Required Selector Interface

A purpose of a QCluster’s selector is to choose an executor (an instance of BaseQExecutor) for each submitted circuit (a Pennylane QuantumScript).

Any valid selector function must accept two arguments and return a single executor.

def custom_selector(
    qscript: QuantumScript,
    executors: List[BaseQExecutor]
) -> BaseQExecutor:

    # selection logic here
    ...
    # return executor

Furthermore, a valid selector function must be picklable.

It is also permissible to define a stateful selector class, so long as it implements a __call__ method with the required signature.

class MyStatefulSelector:
    """A clone of the built-in `"cyclic"` selector"""

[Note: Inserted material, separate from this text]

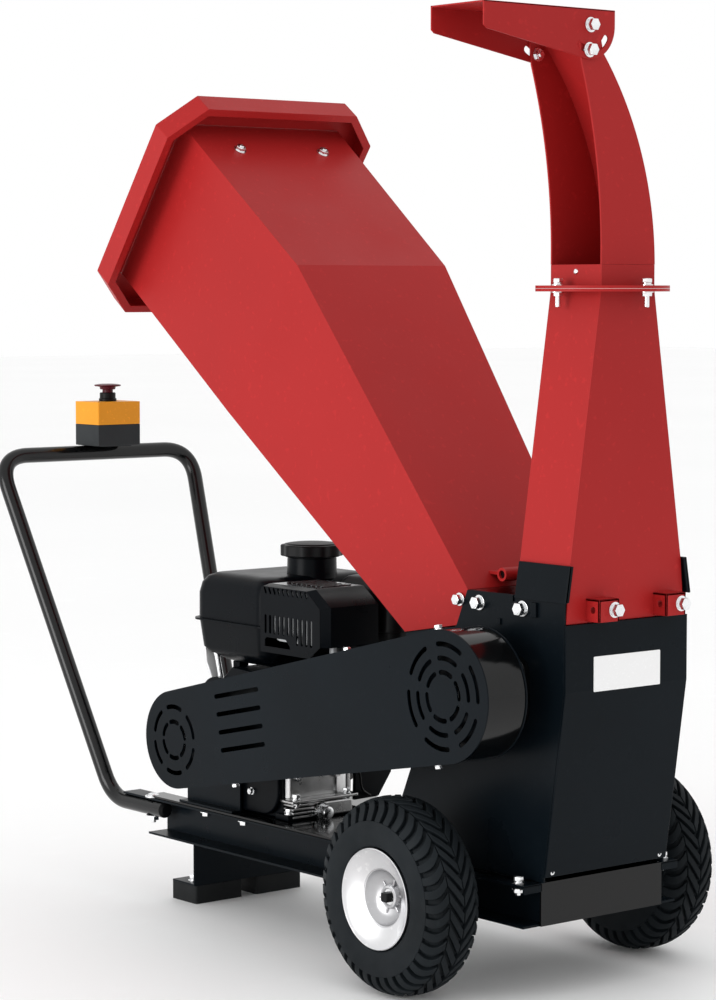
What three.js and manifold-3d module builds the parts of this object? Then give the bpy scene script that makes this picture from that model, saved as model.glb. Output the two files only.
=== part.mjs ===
// Petrol wood chipper: wheeled frame, belt-driven rotor, feed hopper and turning discharge chute.
// Millimetres. X across (the belt side is -X), Y from the discharge end (-Y) to the handle (+Y), Z up.
// Places are given from the point on the ground below the axle; the last lines move that to the origin.
import * as THREE from "three";
import { mergeVertices } from "three/addons/utils/BufferGeometryUtils.js";
import Module from "manifold-3d";

const wasm = await Module();
wasm.setup();

// ---- Driving dimensions -------------------------------------------------------------------------
const GAP = 0.3; // clearance between pieces that touch
const SHEET = 3; // frame and housing sheet
const SKIN = 2.5; // hopper and chute sheet

const WHEEL_R = 130;
const WHEEL_W = 84;
const TRACK = 424;
const RIM_R = 66;
const AXLE_R = 10;
const AXLE_END = TRACK / 2 + 15;

const WEB_X = 102; // outer face of a rail's web
const RAIL_Z0 = 101;
const RAIL_Z1 = 154;
const FLANGE_TOP_X = 130;
const FLANGE_LOW_X = 136;
const RAIL_FRONT = -154.7;
const RAIL_REAR = 675;
const RAIL_TAIL = 750; // end of the top flange that the handle is bolted to
const DECK_TOP = RAIL_Z1 + GAP + SHEET;

const FOOT = { x: 56, y: 637, w: 86, d: 62, h: 27 };
const LEG_Y = 606;

const HOUSE_X = 108; // outer face of a housing side plate
const DRUM = { y: -89, z: 399, r: 84, w: 190 };
const SHAFT_R = 15;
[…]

    def __init__(self, start: int):
        self.counter = start  # state variable

    # Implements the required interface.
    def __call__(self, qscript, executors):
        selection = executors[self.counter % len(executors)]
        self.counter += 1
        return selection

Statefulness can also be achieved by using function attributes on a selector function.

Circuit-Specific Selector Example

Note that MyStatefulSelector ignores the qscript argument of its __call__ method. This is fine if cycling through executors for every submitted circuit is the desired behaviour. To achieve circuit-specific behaviour, however, the selection logic must depend on the qscript argument.

For example, the following code defines a selector (custom_selector) that chooses between two simulators based on the minimum number of qubits required to execute the qscript.

import covalent as ct

DEVICE_WIRES = 10

# Initialize thread- and process-based simulators.
SIMULATORS = [
    ct.executor.Simulator(parallel="thread"),
    ct.executor.Simulator(parallel="process"),
]

def custom_selector(qscript, executors):
    """
    Picks process-based executor iff more than half of the
    device's wires are used in the quantum script.
    """

    wire_limit = DEVICE_WIRES // 2

    # Choose based on minimum number of qubits.
    if qscript.specs["num_used_wires"] > wire_limit:
        parallel = "process"
    else:
        parallel = "thread"

    # Grab the first matching executor.
    selection = next(
        filter(lambda ex: ex.parallel == parallel, executors),
        executors[-1],  # default to avoid error
    )

    print(f"selected {selection.parallel}-based simulator")

    return selection

A QElectron (circuit) that uses the above is then defined in the usual way, by decorating a QNode.

import pennylane as qml

dev = qml.device("default.qubit", wires=DEVICE_WIRES)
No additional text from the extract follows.